→ TASK BRIEF: Repeat the lines beginning at the one with "if empty is" and running to the end of the material, keeping the first and last of them, exactly as they appear.

→ DATASET EXCERPT:
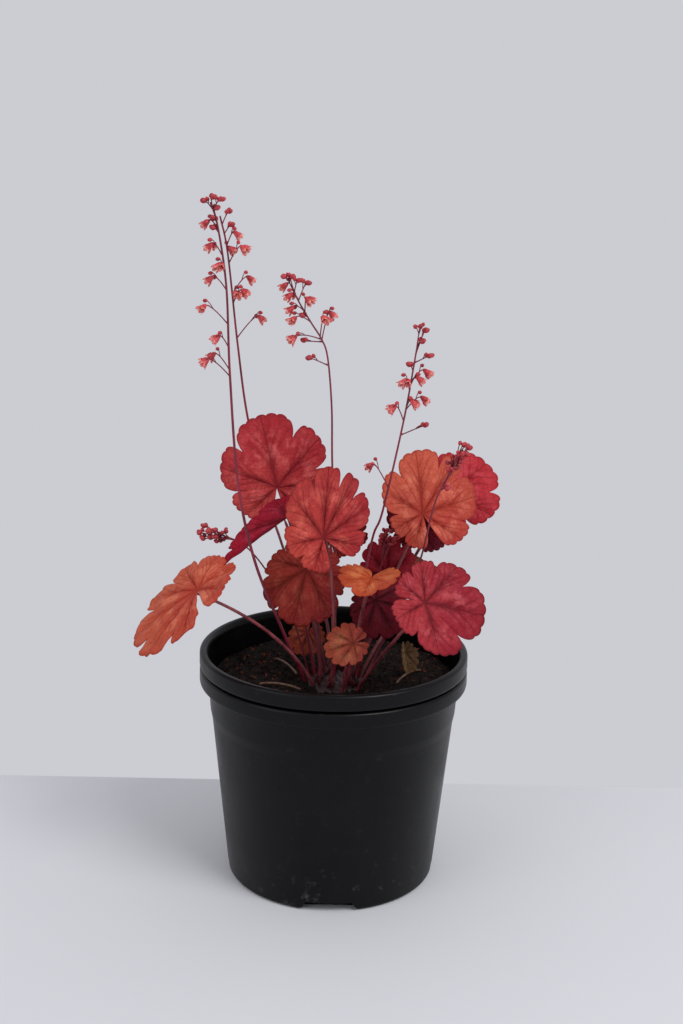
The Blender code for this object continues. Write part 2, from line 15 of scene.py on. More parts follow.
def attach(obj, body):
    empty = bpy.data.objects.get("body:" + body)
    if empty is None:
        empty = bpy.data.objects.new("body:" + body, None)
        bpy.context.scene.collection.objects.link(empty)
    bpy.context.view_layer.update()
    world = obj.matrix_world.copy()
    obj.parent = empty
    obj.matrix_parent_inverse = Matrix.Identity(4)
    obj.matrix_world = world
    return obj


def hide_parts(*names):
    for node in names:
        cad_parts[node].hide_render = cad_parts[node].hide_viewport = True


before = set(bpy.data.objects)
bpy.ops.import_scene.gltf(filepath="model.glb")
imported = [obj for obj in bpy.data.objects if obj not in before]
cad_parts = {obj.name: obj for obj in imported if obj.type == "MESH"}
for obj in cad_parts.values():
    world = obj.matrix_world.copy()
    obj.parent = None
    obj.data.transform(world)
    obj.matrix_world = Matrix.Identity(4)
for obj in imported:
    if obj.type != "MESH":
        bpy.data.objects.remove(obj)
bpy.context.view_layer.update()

→ SOLUTION FOR THIS EXERCISE:
    if empty is None:
        empty = bpy.data.objects.new("body:" + body, None)
        bpy.context.scene.collection.objects.link(empty)
    bpy.context.view_layer.update()
    world = obj.matrix_world.copy()
    obj.parent = empty
    obj.matrix_parent_inverse = Matrix.Identity(4)
    obj.matrix_world = world
    return obj


def hide_parts(*names):
    for node in names:
        cad_parts[node].hide_render = cad_parts[node].hide_viewport = True


before = set(bpy.data.objects)
bpy.ops.import_scene.gltf(filepath="model.glb")
imported = [obj for obj in bpy.data.objects if obj not in before]
cad_parts = {obj.name: obj for obj in imported if obj.type == "MESH"}
for obj in cad_parts.values():
    world = obj.matrix_world.copy()
    obj.parent = None
    obj.data.transform(world)
    obj.matrix_world = Matrix.Identity(4)
for obj in imported:
    if obj.type != "MESH":
        bpy.data.objects.remove(obj)
bpy.context.view_layer.update()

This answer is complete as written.